It's That Simple
When Police Foot Patrols Stop, Stabbings Rise
Peter Hitchens
Mail On Sunday
How quickly we get used to evil. Stabbings in the streets, once incredibly rare in this country, are now common in big cities and become more so every year. It is unwise to get involved if you see anyone behaving strangely in a public place, or on a train or a bus.
There are so many cases which show that even a polite attempt to call for calm can end with a knife in the guts that my intervening days are definitely over.
I have my own ideas about why this is, which have much to do with marijuana. But there is another element to it, which a new survey has uncovered. Plenty of people see these killings and know who did them. But in a lot of cases they will not give evidence in court. A BBC survey has just found that youth workers, police and prosecutors believe witnesses are afraid for their own safety.
Julius Capon, head of the Homicide Unit of the Crown Prosecution Service in London, says: 'In most of the gang violence that we prosecute, there are witnesses who have plainly seen something which would be relevant to the prosecution but are not prepared to give evidence.'
He wants people to stand up and be counted, but can't he see what is happening? The police force has been largely absent from the streets of this country for decades now. They may appear for brief raids or shows of force, or very temporary foot patrols restored for a few days to areas where something terrible has happened.

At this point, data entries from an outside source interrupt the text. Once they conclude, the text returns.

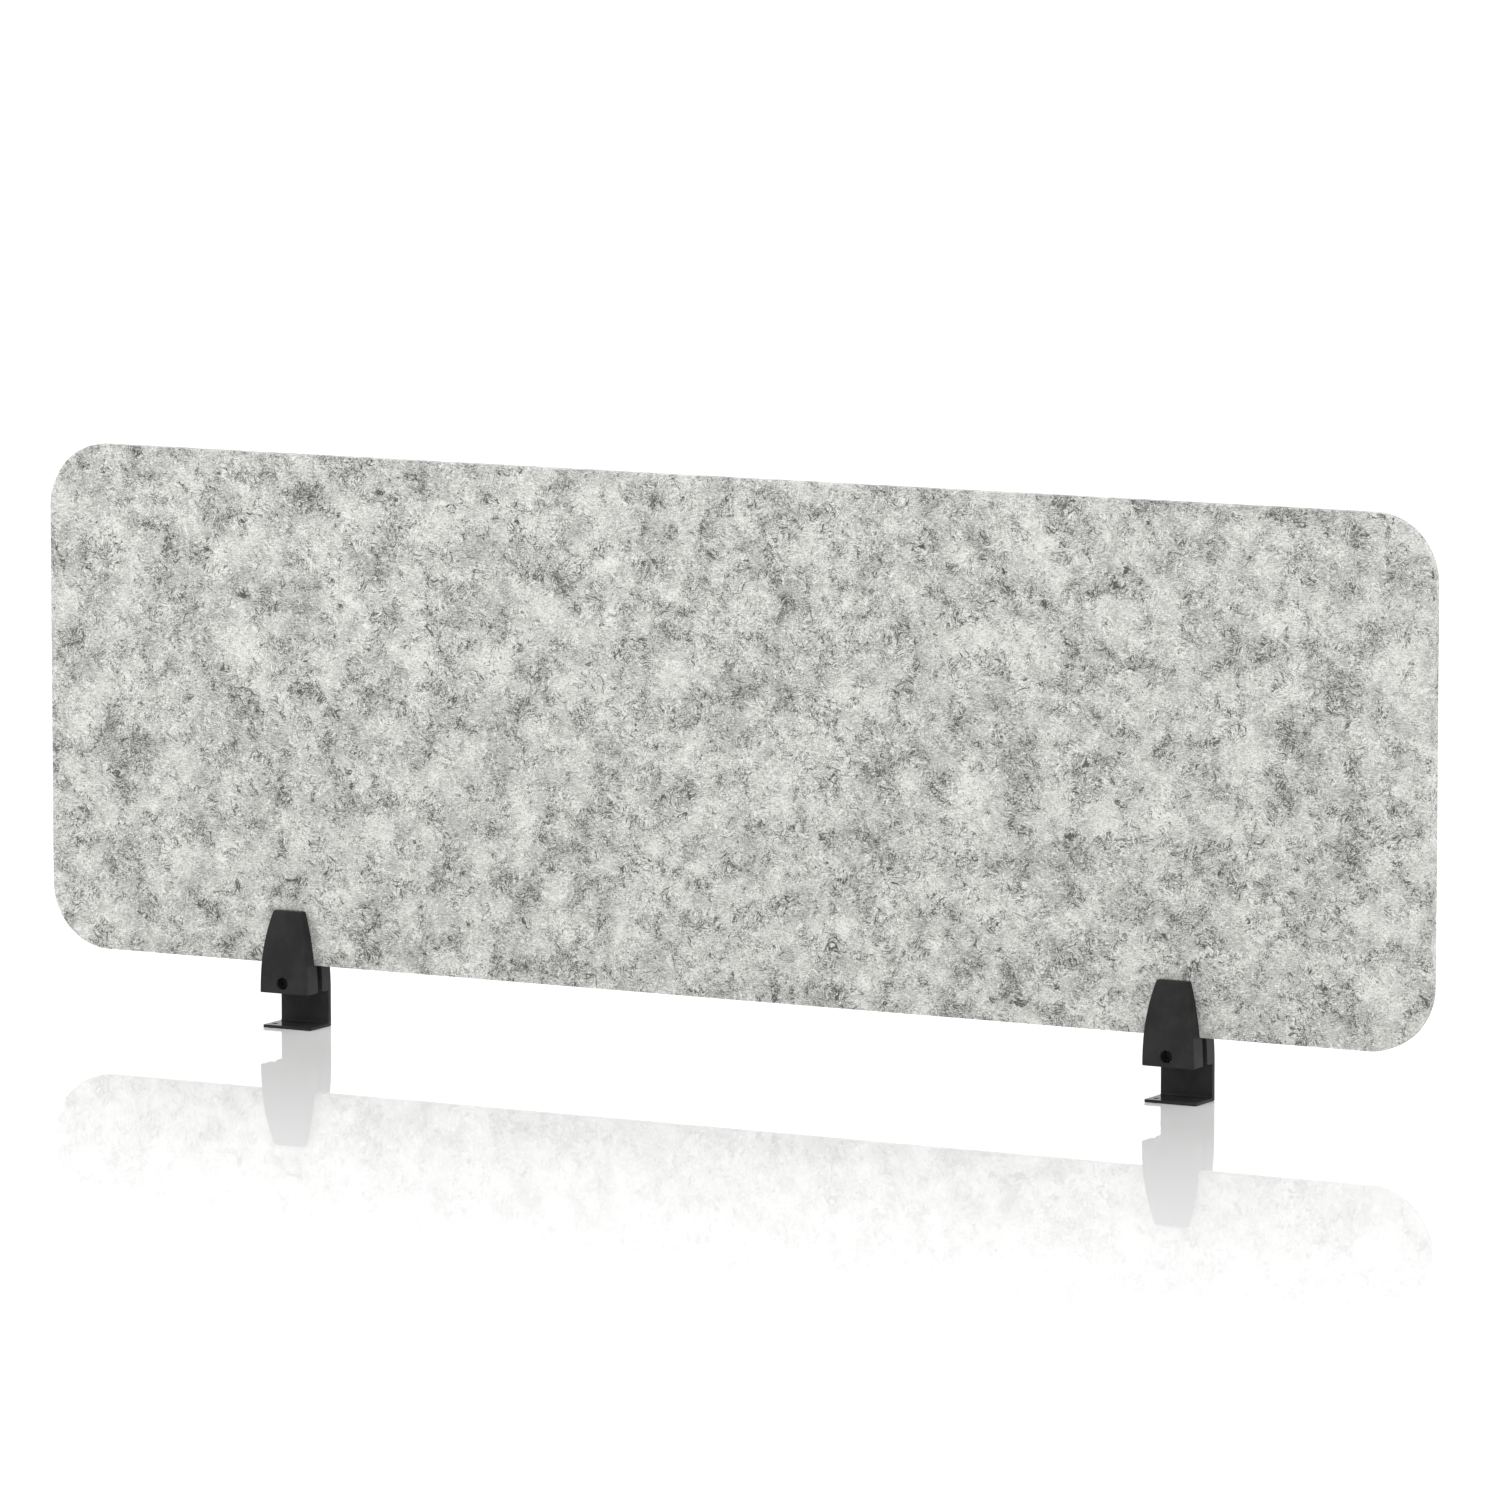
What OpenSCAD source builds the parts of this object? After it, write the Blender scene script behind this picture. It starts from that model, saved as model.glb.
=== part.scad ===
// Desk privacy panel: a felt board held upright by two screw clamps that hook onto a desk edge.
// Millimetres. X runs along the board, -Y faces the person sitting at the desk, +Z is up.
// The origin is under the middle of the board, level with the feet, halfway through the clamps' depth.

/* [Board] */
// Length of the board
panel_w = 1524; // [900:1:1900]
// Height of the board
panel_h = 508; // [300:1:760]
// Thickness of the board
panel_t = 12.7; // [9:0.1:19]
// Radius of the board's four corners
panel_corner_r = 65; // [10:1:120]

/* [Clamp places] */
// Distance of the left clamp from the middle of the board
left_clamp_x = 482; // [200:1:550]
// Distance of the right clamp from the middle of the board
right_clamp_x = 496; // [200:1:550]

/* [Clamp head] */
// Width of a clamp at the desk
clamp_w = 55; // [46:0.5:75]
// Width of a clamp at its top
clamp_top_w = 33; // [30:0.5:44]
// Height of the two jaws
head_h = 82; // [74:1:110]
// Height of the board's lower edge above the underside of the jaws
seat_h = 28; // [24:0.5:34]
// Thickness of the front jaw where it grips the board
front_jaw_t = 15.5; // [14:0.1:22]
// Thickness of the back jaw
back_jaw_t = 17; // [15:0.1:24]
// Depth that each jaw's outer face leans in by at the top
jaw_lean = 8; // [4:0.1:8.5]
// Height above the underside at which that lean starts
lean_start = 24; // [14:1:34]
// How far the ledge under the board stands out from the front jaw
ledge_d = 4.75; // [3:0.05:6.5]
// Gap between the board and each jaw
grip_clear = 0.2; // [0.1:0.05:0.5]

/* [Clamp bracket] */
// Height of the space for the desk top, from the flange to the underside of the jaws
desk_gap = 33; // [22:0.5:50]
// Thickness of the upright plate behind the desk edge
plate_t = 5.5; // [4:0.1:8]
// Thickness of the flange under the desk
flange_t = 3; // [2.5:0.1:6]
// Depth of the flange, with the plate
flange_d = 40; // [32:0.5:44]
// Diameter of the two holes in the flange
flange_hole_d = 5.5; // [4:0.1:7]
// Distance between the two holes in the flange
flange_hole_gap = 39; // [30:0.5:40]
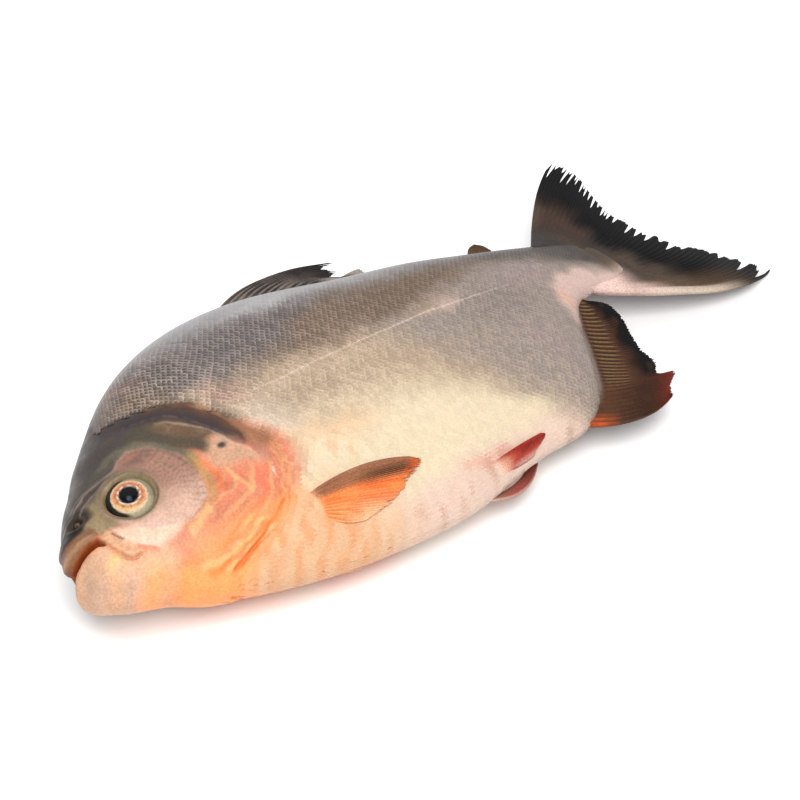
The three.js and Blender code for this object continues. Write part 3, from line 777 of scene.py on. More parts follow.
def paint_head(look, x, y):
    """Colour of the bare head."""
    x0, y0 = x, y
    x, y = (
        at + 0.6 * wander(x, y, 4, seed) + 0.9 * wander(x, y, 11, seed + 7)
        for at, seed in ((x, 31), (y, 32))
    )
    mottle = wander(x, y, 2.6, 33)
    broad = wander(x, y, 9, 34)
    coat = Coat(look, x, y, "salmon")
    coat("bracken", 1, (y, 4, 14), (front_of_scales(x0, y0), -2, 0))
    coat("bisque", 0.45, (broad, 0.0, 0.9), (y, -24, -6))
    coat("amber", 0.6, (-y - 0.15 * x, 10, 19), (x, 24, 38))
    under_jaw = -over(((12, -18), (28, -23), (42, -29), (48, -34), (60, -41)), x, y)
    coat("amber", 0.9, (under_jaw, -2, 2.5), (x, 16, 30))
    glow = 0.8 * patch(x, y, (75.8, -16), (4.4, 9), -8, 0.8) + 0.6 * patch(x, y, (34, -21.8), (5, 2), -10)
    coat("coral", glow)
    away, _, at = from_line(GILL_EDGE, x, y)
    streak = wander(at * 0.22, away * 1.3, 2.2, 36)
    rear = smooth(x, 56, 64) * smooth(-y, -8, 4)
    coat("coral", 0.42, (streak, 0.0, 1.0), rear, (-y, 30, 20))
    coat("straw", 0.4, (-streak, 0.0, 1.0), (x, 46, 60), (-y, 2, 12))
    coat("flame", 0.4, (streak, 0.5, 1.2), (-y, 14, 24), (x, 40, 54))
    for key, strength, soft, ring in HEAD_ZONES:
        coat(key, strength * zone(ring, x, y, soft))
    coat("cheek_pale", 0.6 * patch(x, y, (3, -7), (6, 9)) + 0.5 * patch(x, y, (13, -17), (7, 5), -30))
    coat("lilac", 0.3 * patch(x, y, (10, -19), (8, 5), -30) + 0.22 * patch(x, y, (2, -2), (5, 5)))
    coat("bisque", 0.8, ((3, -3), (8, 6.5), -20))
    coat("amber", 0.7, ((17, -21.5), (12, 4), -8))
    coat("jaw_yellow", 0.85, ((9, -7), (5.5, 4.5), -10))
    coat("peach", 0.45, ((20, -19), (12, 5), -12))
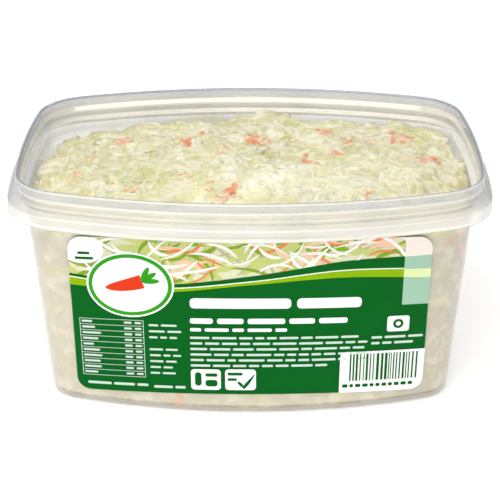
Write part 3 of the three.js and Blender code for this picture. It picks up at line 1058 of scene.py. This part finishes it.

And how nostalgic they look, even though the officers involved plainly feel awkward out of their cars, like crabs forced to abandon their shells, and have little idea of the areas in which they find themselves.
But the old sense that they gave – that somebody was in charge and that it would never be long before authority showed its face – has quite simply gone. I'll say it again in case someone, somewhere is listening in government.
This has nothing to do with the numbers of officers. It is caused by the police decision to react to crime after it has happened, rather than prevent it by a convincing public presence. A police officer may prevent stabbings, muggings and burglaries. But he or she cannot unstab, unmug or unburgle you. So simple, you'd think even an MP could grasp it. But they don't. But this is about the separate question of deterrence and justice.
Where crimes have not been prevented, they must be detected and the culprits found, prosecuted, found guilty in fair trials and given deterrent sentences.
This will not happen in a country where people are more afraid of criminals than they are of the police. And this is the kind of country we are increasingly becoming, because the police, however many of them there are, are simply not there.